• _Source records_:
....
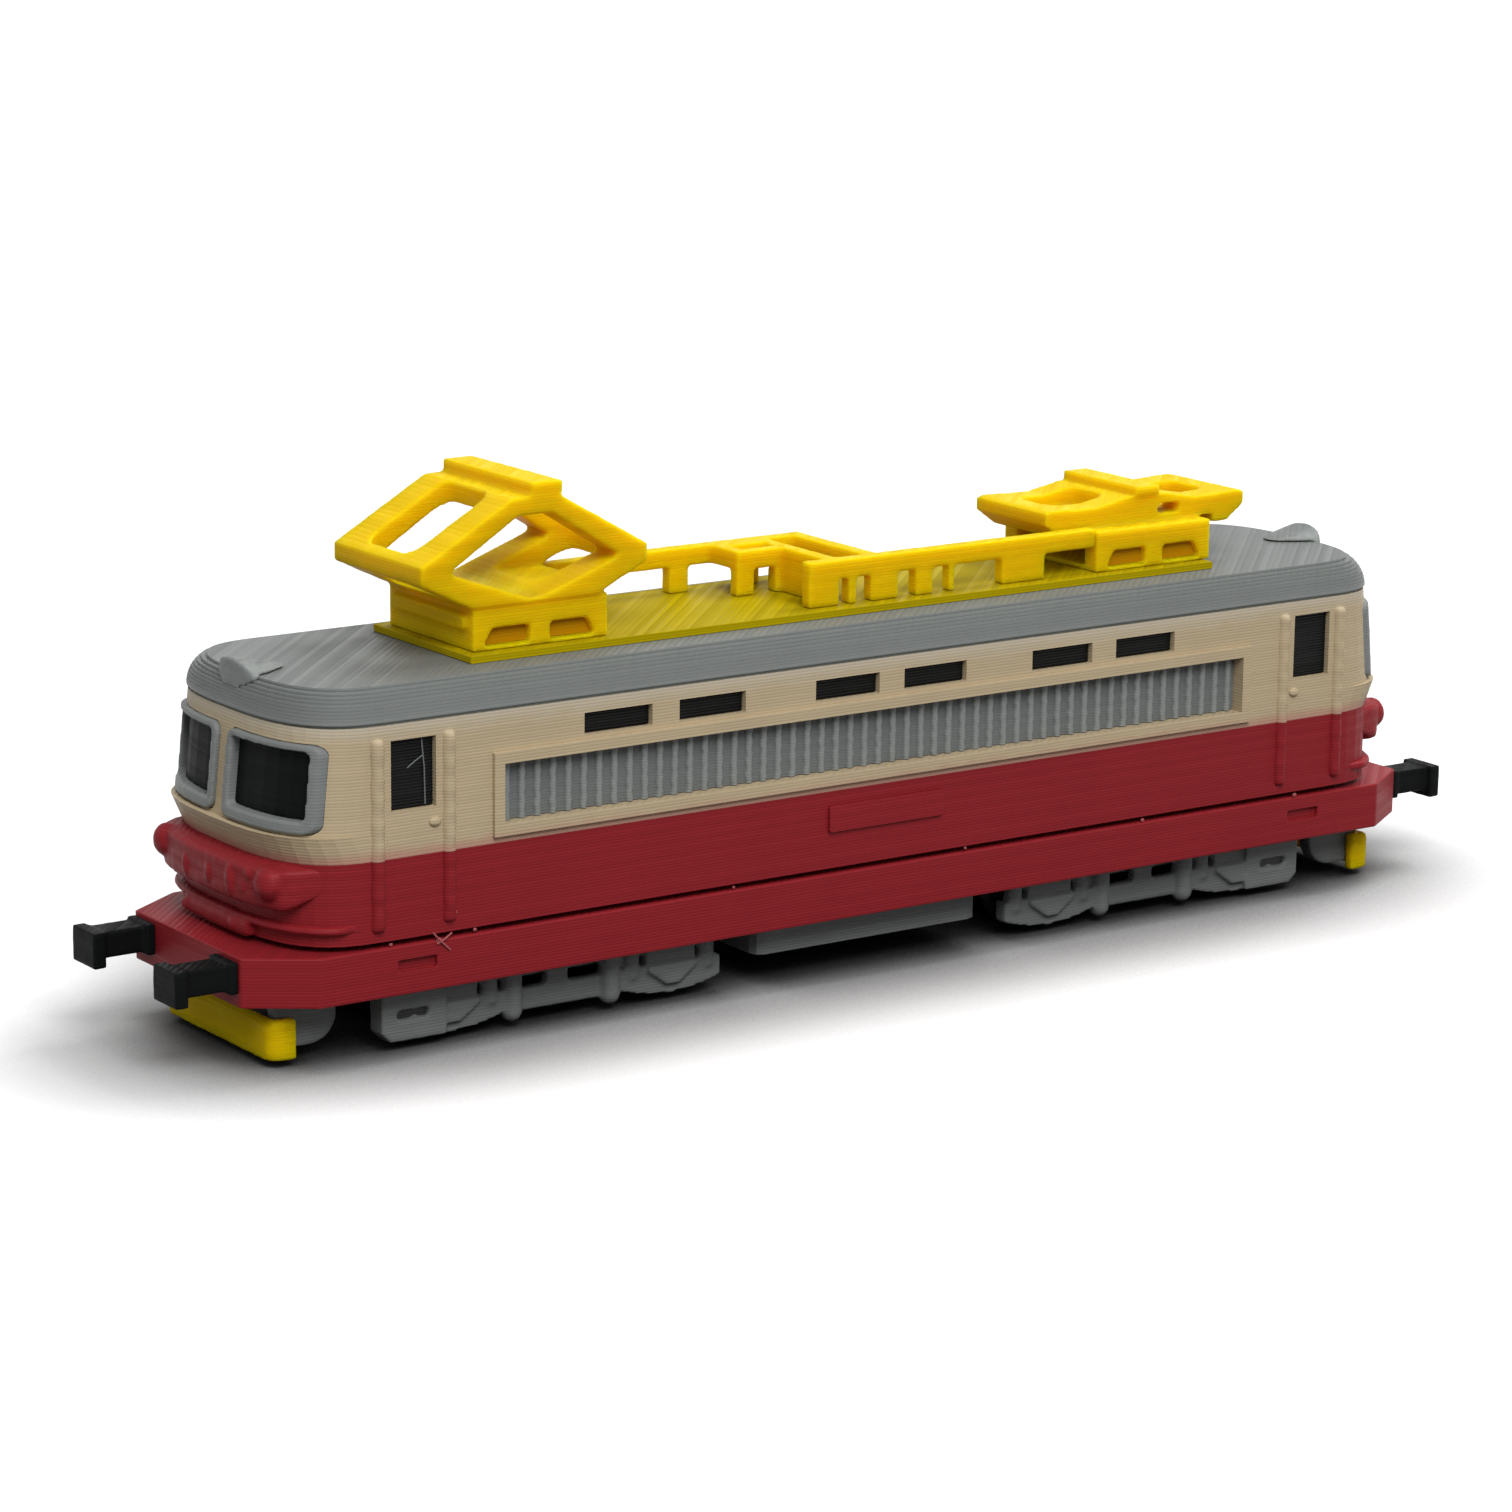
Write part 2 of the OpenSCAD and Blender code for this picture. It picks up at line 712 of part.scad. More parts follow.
// The opening inside that outline
module diamond_opening(knee_h, ridge_h) {
    inner_x = knee_x - 2.3;
    inner_z = knee_h - arm_t * 0.45;
    polygon([[-0.5, 0.25], [0.5, 0.25], [inner_x, inner_z - 0.15], [inner_x, inner_z + 0.15],
             [ridge_half - 0.4, ridge_h - ridge_t], [0.4 - ridge_half, ridge_h - ridge_t],
             [-inner_x, inner_z + 0.15], [-inner_x, inner_z - 0.15]]);
}

// Fixed diamond of sloping panels, each with one long slot between its two bars
module pantograph_arms_front()
    color([0.85, 0.68, 0.05])
        translate([front_panto_x, 0, base_top_z + seat])
            difference() {
                rotate([90, 0, 0])
                    linear_extrude(arm_w, center = true)
                        difference() {
                            diamond_outline(knee_up, ridge_up);
                            diamond_opening(knee_up, ridge_up);
                        }
                for (e = [-1, 1])
                    slot_cut(e * ridge_half, e * (knee_x - 0.8), arm_w - 2 * arm_bar);
            }

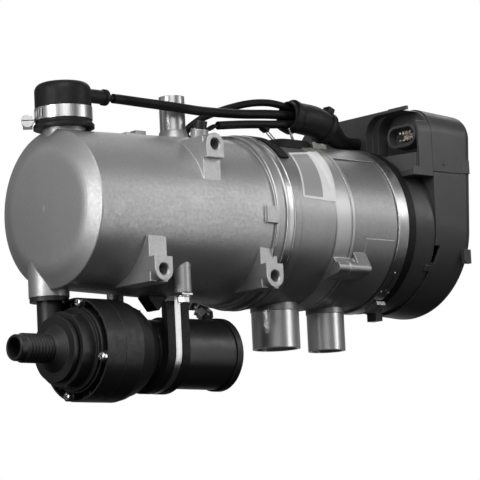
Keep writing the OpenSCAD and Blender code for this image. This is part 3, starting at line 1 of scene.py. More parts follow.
....
• _Required task_:
Your task is to print all of the records exactly.

• _Solution to the exercise_:
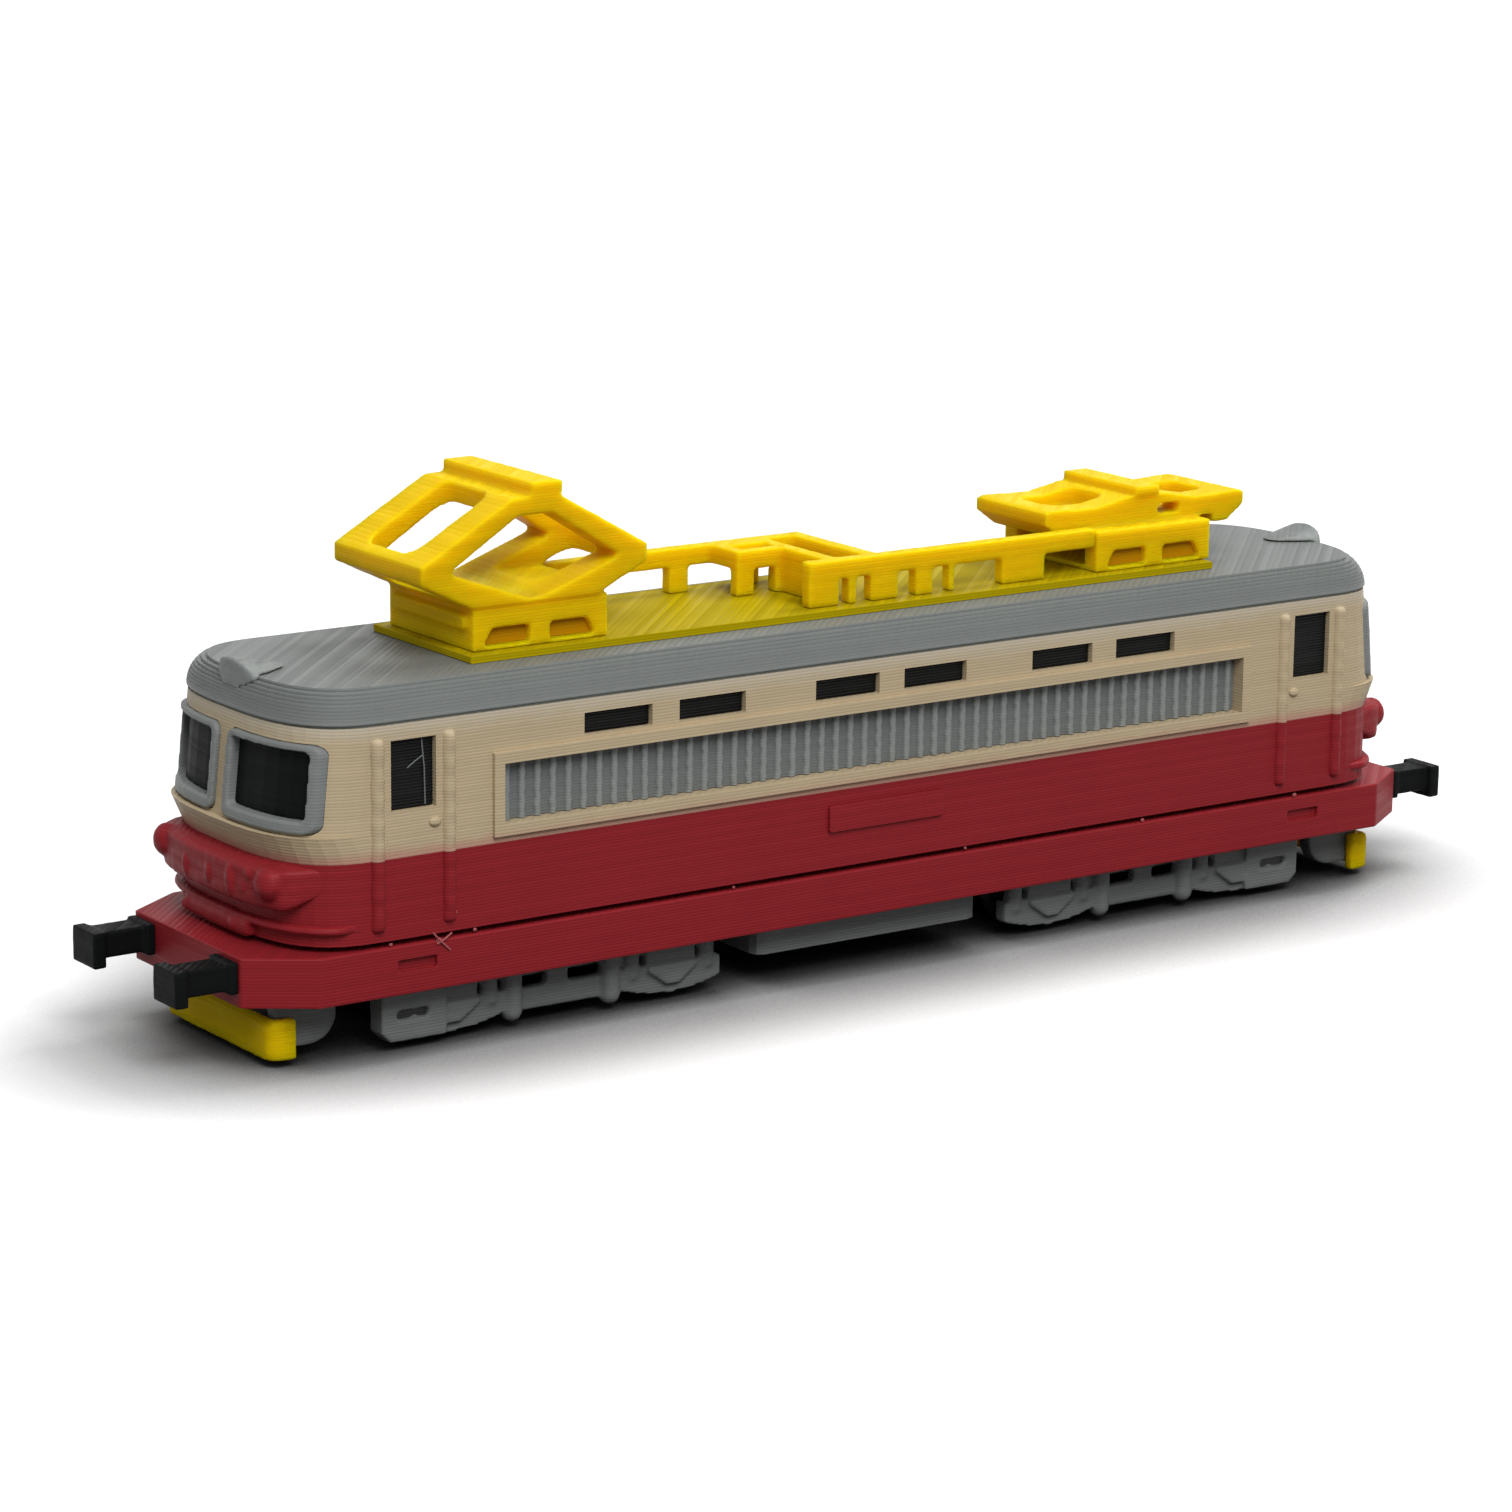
Write part 2 of the OpenSCAD and Blender code for this picture. It picks up at line 712 of part.scad. More parts follow.
// The opening inside that outline
module diamond_opening(knee_h, ridge_h) {
    inner_x = knee_x - 2.3;
    inner_z = knee_h - arm_t * 0.45;
    polygon([[-0.5, 0.25], [0.5, 0.25], [inner_x, inner_z - 0.15], [inner_x, inner_z + 0.15],
             [ridge_half - 0.4, ridge_h - ridge_t], [0.4 - ridge_half, ridge_h - ridge_t],
             [-inner_x, inner_z + 0.15], [-inner_x, inner_z - 0.15]]);
}

// Fixed diamond of sloping panels, each with one long slot between its two bars
module pantograph_arms_front()
    color([0.85, 0.68, 0.05])
        translate([front_panto_x, 0, base_top_z + seat])
            difference() {
                rotate([90, 0, 0])
                    linear_extrude(arm_w, center = true)
                        difference() {
                            diamond_outline(knee_up, ridge_up);
                            diamond_opening(knee_up, ridge_up);
                        }
                for (e = [-1, 1])
                    slot_cut(e * ridge_half, e * (knee_x - 0.8), arm_w - 2 * arm_bar);
            }

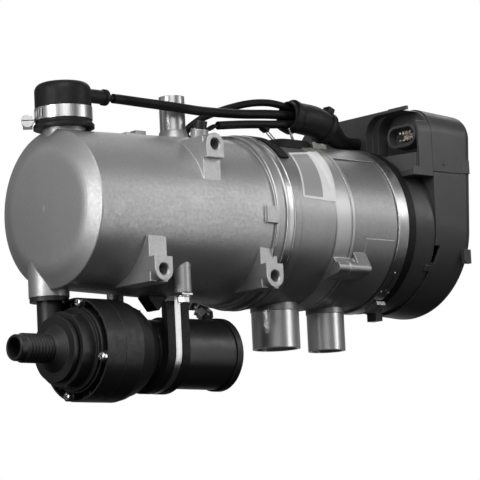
Keep writing the OpenSCAD and Blender code for this image. This is part 3, starting at line 1 of scene.py. More parts follow.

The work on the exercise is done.